With the decision to make this year’s show a virtual exhibit came the great challenge of selecting work based only on photographs. The judging criteria usually involves a close examination of details and finishing work; we can hold, lift, and turn the objects in front of us and experience firsthand their true power. This year, we had to work from the images provided—which in many cases didn’t convey every answer we would have liked to have. But even while looking at pixels on a screen, the power of certain pieces stood out, and these became our award winners. Making these decisions was difficult, and every piece in the show adds something in the millennia-old history of Native art on the northern Northwest Coast. Each artist is commended for their hard work and dedication toward learning and making art. Thank you for allowing us to take in the beautiful expressions of your lives in the culture.”
— Jurors Debbie Head-Aanutein and Steve Henrikson
Deborah Head, or Aanutein, is a lifelong resident of Craig, Alaska. She is the niece of Klawock Elder Dr. Bill Demmert, Jr., and Native culture has always been at the center of her family’s life. The winner of a 2011 Rasmuson Fellowship award and a Smithsonian Institution Visiting Artist participant, Aanutein is a highly regarded cedar bark weaver with award-winning pieces represented in museum collections as well as in private and cultural ownership. In 2008, Debbie was chosen to weave the cedar mat for the interior of a bentwood cedar burial box made by Jon Rowan for the historic interment of archaeological remains of the 10,300-year-old Native hunter Shuká Kaa or “Man Before Us.” That marked the first time archaeologists worked with Native groups to return significant remains for a culturally-appropriate burial.

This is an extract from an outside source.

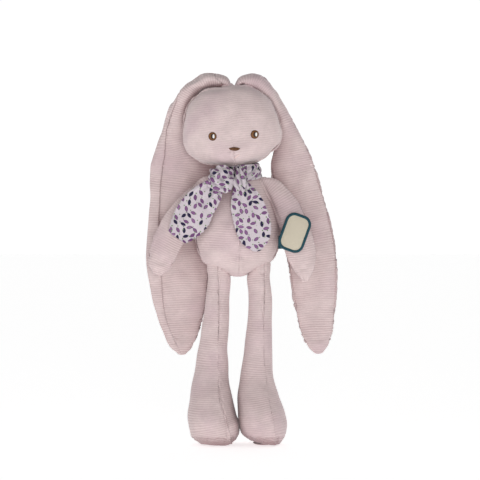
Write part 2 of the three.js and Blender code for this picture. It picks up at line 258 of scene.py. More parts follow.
def corduroy(name, contrast=1.0, hollow=(0.46, 0.36, 0.37), reach=0.014):
    """Needlecord: ribs paler where their pile is rubbed, painted shade in the grooves, at seams and creases
    and in hollows, and a short uneven pile.
    """
    surface = Surface(name, roughness=0.92, sheen=0.3, sheen_roughness=0.45)
    place = surface.attribute("place", "Vector")
    pile = surface.noise(place, 2.4, 3.0)
    strands = surface.noise(place, (0.35, 0.35, 1.3))
    worn = surface.remap(surface.noise(place, (0.05, 0.05, 0.11), 3.0), 0.3, 0.7, 0.35, 1.1)
    # Painted shade in the rib grooves, stronger in the rubbed patches
    groove = surface.math("SUBTRACT", 1.0, surface.remap(surface.attribute("rib"), -1.0, 0.55))
    groove = surface.times(groove, surface.times(worn, contrast))
    colour = surface.mix(CORD_CREST, CORD_GROOVE, groove)
    colour = surface.mix(colour, linear(196, 170, 178), surface.noise(place, 0.035), 0.45, 0.75, 0.0, 0.45)
    colour = surface.shade(colour, surface.noise(place, 0.11), 0.3, 0.7, 0.955, 1.035)
    colour = surface.shade(colour, strands, 0.25, 0.75, 0.96, 1.035)
    colour = surface.shade(colour, pile, 0.2, 0.8, 0.94, 1.05)
    # Painted shade along seams, tucks, gathers and creases
    colour = surface.mix(colour, CORD_CREASE_SHADE, surface.attribute("crease"), 0.05, 1.0, 0.0, 0.3)
    # Painted shade: the colour darkens towards the hollow shade where nearby cloth closes a place in
    tone = surface.mix(hollow, (1.0, 1.0, 1.0), surface.openness(reach), 0.05, 0.72)
    colour = surface.mix(colour, tone, 1.0, blend="MULTIPLY")
    return surface.finish(colour, surface.math("ADD", pile, surface.times(strands, 0.6)), 0.00016)


def thread(name, base, depth=0.75, rim=None, fibres=(0.88, 1.1)):
    """Embroidery thread: a soft gloss, painted shade between the strands, and of another colour round the
    rim.
    """
    surface = Surface(name, roughness=0.5, sheen=0.15)
    fibre = surface.noise(surface.attribute("place", "Vector"), 5.0)
    if rim:
        base = surface.mix(base, rim, surface.attribute("rim"), 0.68, 0.88)
    # Painted shade between the strands
    colour = surface.shade(base, surface.attribute("strand"), -1.0, 0.6, depth, 1.0)
    return surface.finish(surface.shade(colour, fibre, 0.25, 0.75, *fibres), fibre, 0.00005)


def weave(surface, flat, pitch):
    """The height of a plain weave with that pitch in millimetres, from flat cloth coordinates."""
    warp, weft = (surface.math("SINE", surface.times(way, TURN / pitch)) for way in surface.split(flat)[:2])
    return surface.times(warp, weft)


def printed_cotton():
    """Pale lilac cotton with small purple and ink-blue leaves round green buds, and painted shade in its
    folds and hollows.
    """
    surface = Surface("printed_cotton", roughness=0.8, sheen=0.08)
    flat = surface.attribute("cloth", "Vector")
    yarn = weave(surface, flat, 0.42)
    fibre = surface.noise(flat, 1.6, 3.0)
    tone = surface.attribute("tone")
    inside = surface.attribute("leaf")
    purple = surface.mix(linear(112, 72, 115), linear(143, 101, 144), tone, 0.2, 1.0)
    purple = surface.mix(linear(98, 60, 104), purple, inside, 0.1, 0.55)
    leaf = surface.mix(linear(40, 34, 64), purple, tone, LEAF["dark"] - 0.02, LEAF["dark"])
    colour = surface.mix(linear(208, 199, 204), linear(195, 183, 191), fibre, 0.3, 0.7)
    colour = surface.mix(colour, leaf, inside, -0.07, 0.07)
    colour = surface.mix(colour, linear(112, 140, 98), surface.attribute("bud"), -0.06, 0.06)
    # Painted shade in the folds
    colour = surface.shade(colour, surface.attribute("crease"), 0.05, 1.0, 1.0, 0.6)
    # Painted shade where nearby cloth closes a place in
    colour = surface.shade(colour, surface.openness(0.006), 0.05, 0.75, 0.5, 1.0)
    colour = surface.shade(colour, yarn, -1.0, 1.0, 0.96, 1.03)
    return surface.finish(colour, surface.math("ADD", yarn, surface.times(fibre, 0.8)), 0.00006)


def label_cloth():
    """Cream damask: a fine plain weave with a soft slub."""
    surface = Surface("label_cloth", roughness=0.75, sheen=0.1)
    flat = surface.attribute("cloth", "Vector")
    yarn = weave(surface, flat, 0.5)
    slub = surface.noise(flat, (0.5, 3.0, 1.0))
    colour = surface.mix(linear(192, 182, 162), linear(214, 205, 187), yarn, -1.0, 1.0)
    colour = surface.shade(colour, slub, 0.3, 0.7, 0.95, 1.03)
    return surface.finish(colour, surface.math("ADD", yarn, slub), 0.0001)


# ---------------------------------------------------------------- curves, noise and boxes

def circle(count):
    """Turns that go evenly round a circle once."""
    return np.linspace(0, TURN, count, endpoint=False)


def unit(vectors):
    return vectors / np.maximum(np.linalg.norm(vectors, axis=-1, keepdims=True), 1e-9)


def bell(distance, width):
    """1 at no distance, falling smoothly to nothing."""
    return np.exp(-((distance / width) ** 2))


def curve(keys, values, at):
    """A smooth curve through values at rising keys, read at new places. The values may be arrays."""
    keys = np.asarray(keys, float)
    values = np.asarray(values, float)
    wide = (slice(None),) + (None,) * (values.ndim - 1)
    step = np.diff(keys)[wide]
    rise = np.diff(values, axis=0) / step
    inner = (rise[:-1] * step[1:] + rise[1:] * step[:-1]) / (step[1:] + step[:-1])
    slope = np.concatenate([rise[:1], inner, rise[-1:]])
    at = np.clip(at, keys[0], keys[-1])
    i = np.clip(np.searchsorted(keys, at, side="right") - 1, 0, len(keys) - 2)
    h = step[i]
    t = ((at - keys[i]) / np.diff(keys)[i])[wide]
    return (
        values[i] * (1 + 2 * t) * (1 - t) ** 2
        + slope[i] * h * t * (1 - t) ** 2
        + values[i + 1] * t * t * (3 - 2 * t)
        + slope[i + 1] * h * t * t * (t - 1)
    )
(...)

Coming from both Tlingit and Haida cultures, she is grateful for the foundation of culture and tradition that was given to her in her early years, as Elders and other knowledgeable community members shared what they knew. Today, her work as a teacher with universities continues to light her way for learning and inspiration.
Steve Henrikson has served as curator of collections at the Alaska State Museum and adjunct instructor at the University of Alaska Southeast for more than a quarter century. In 1986, he came to Alaska as a seasonal curator at Sitka National Historical Park during a break from graduate studies at the University of Washington. Previously, he earned degrees in history and anthropology from Portland State University. Henrikson’s work and life keep him deeply engaged with Alaska art and artists, with history and history makers, and with cultures and their descendants. He preserves, researches, develops, and exhibits Alaska’s permanent collection—30,000 historical and cultural artifacts and artwork.
Henrikson is an adopted member of the Dakl’aweidí clan (Killer Whale clan) of the Angoon Tlingit and participates in clan ceremonies. He was the 2016 winner of the Governor’s Award for Distinguished Service to the Humanities.